First, setting up the following environmental variables:

export RANK=0 # machine id
export WORLD_SIZE=1 # total number of machines

For example, if you got 8 GPUs, run this command will accumulate gradients from 8 parallel episodes:

python -m torch.distributed.launch --nproc_per_node=8 --use_env main.py --output outputs/your_experiment_name --dataset meta_dataset --data-path /path/to/h5/files/ --num_workers 4 --base_sources aircraft cu_birds dtd ilsvrc_2012 omniglot fungi vgg_flower quickdraw --epochs 100 --lr 5e-4 --arch dino_small_patch16 --dist-eval --fp16

Meta-Testing

For datasets without domain shift

Copy the same command for training, which can be found in outputs/your_experiment_name/log.txt (should be the first line or search keyword main.py), and add --eval.

Fine-tuning on meta-test tasks

When domain shift exists between meta-training and meta-testing, we enable different model deployment modes: vanilla (ProtoNet classification) and finetune (the backbone will be updated on support set). Check get_model() for the actual implementation.

For finetune, a few hyper-parameters are introduced: args.ada_steps, args.ada_lr, args.aug_prob, args.aug_types, among which args.ada_lr is the more sensitive one and requires validation (e.g., --ada_lr 0.001). We also recommend to play with args.ada_steps (e.g., --ada_steps 50). The good news is that empirically we find good performance can be achieved by domain-wise hyper-parameter search. As recommended in our paper, 3-5 episodes with labeled query set is sufficient to tell what the best hyper-parameters are, which makes model deployment practical for a novel domain with a few annotated examples.
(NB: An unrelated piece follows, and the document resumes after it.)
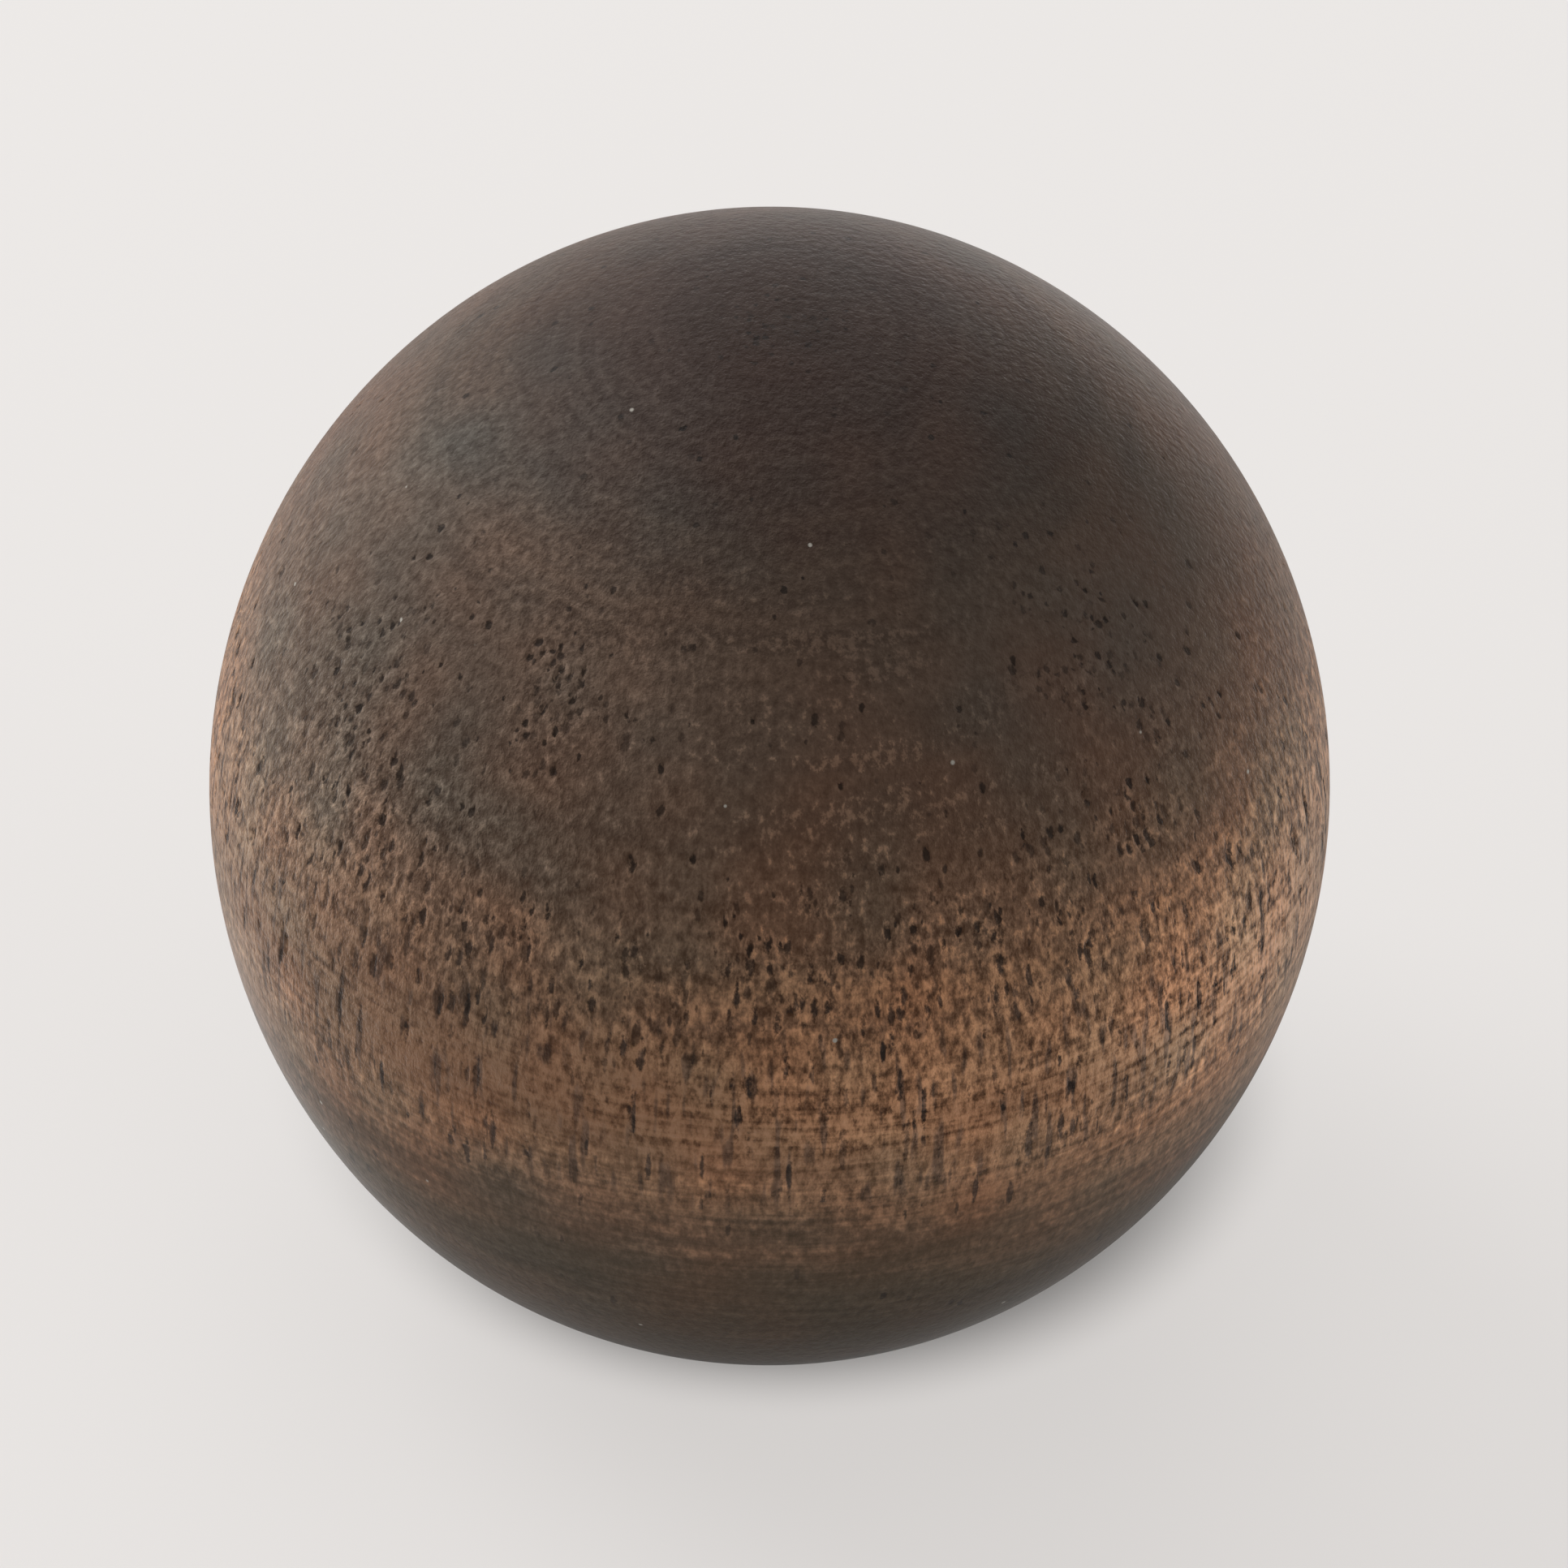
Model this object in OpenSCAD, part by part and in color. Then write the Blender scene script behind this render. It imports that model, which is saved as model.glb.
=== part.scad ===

A meta-testing command example for Meta-Dataset with fine-tuning is

python -m torch.distributed.launch --nproc_per_node=8 --use_env test_meta_dataset.py --data-path /path/to/meta_dataset/ --dataset meta_dataset --arch dino_small_patch16 --deploy finetune --output outputs/your_experiment_name --resume outputs/your_experiment_name/best.pth --dist-eval --ada_steps 100 --ada_lr 0.0001 --aug_prob 0.9 --aug_types color transition

To meta-test without fine-tuning, just replace --deploy finetune with --deploy vanilla.

If you don't want to enable DDP for testing, just replacing --dist-eval by --device cuda:0 and remove torch.distributed.launch part. By default, all 10 domains will be evaluated, but you may meta-test only a subset by specifying which domains should be executed with --test_sources. Check utils/args.py:48 for domain names.

Below are the results on Meta-Dataset test-set for DINO checkpoints:

Method ILSVRC (test) Omniglot Aircraft Birds Textures QuickDraw Fungi VGG Flower Traffic signs MSCOCO
md_full_128x128_dinosmall_fp16_lr5e-5 73.52±0.80 (lr=0.0001) 92.17±0.57 (lr=0.0001) 89.49±0.52 (lr=0.001) 91.04±0.37 (lr=0.0001) 85.73±0.62 (lr=0.001) 79.43±0.67 (lr=0.0001) 74.99±0.94 (lr=0) 95.30±0.44 (lr=0.001) 89.85±0.76 (lr=0.01) 59.69±1.02 (lr=0.001)
md_inet_128x128_dinosmall_fp16_lr2e-4 75.51±0.72 (lr=0.001) 82.81±1.10 (lr=0.01) 78.38±1.09 (lr=0.01) 85.18±0.77 (lr=0.001) 86.95±0.60 (lr=0.001) 74.47±0.83 (lr=0.01) 55.16±1.09 (lr=0) 94.66±0.48 (lr=0) 90.04±0.81 (lr=0.01) 62.60±0.96 (lr=0.001)

Cross-domain few-shot learning

Meta-testing CDFSL is almost the same as described in previous section for Meta-Dataset. However, we create another script test_bscdfsl.py to fit CDFSL's original data loaders.

An meta-testing command example for CDFSL with fine-tuning is

python test_bscdfsl.py --test_n_way 5 --n_shot 5 --device cuda:0 --arch dino_small_patch16 --deploy finetune --output outputs/your_experiment_name --resume outputs/your_experiment_name/best.pth --ada_steps 100 --ada_lr 0.0001 --aug_prob 0.9 --aug_types color transition

Changing --n_shot to 20 or 50 to evaluate other settings.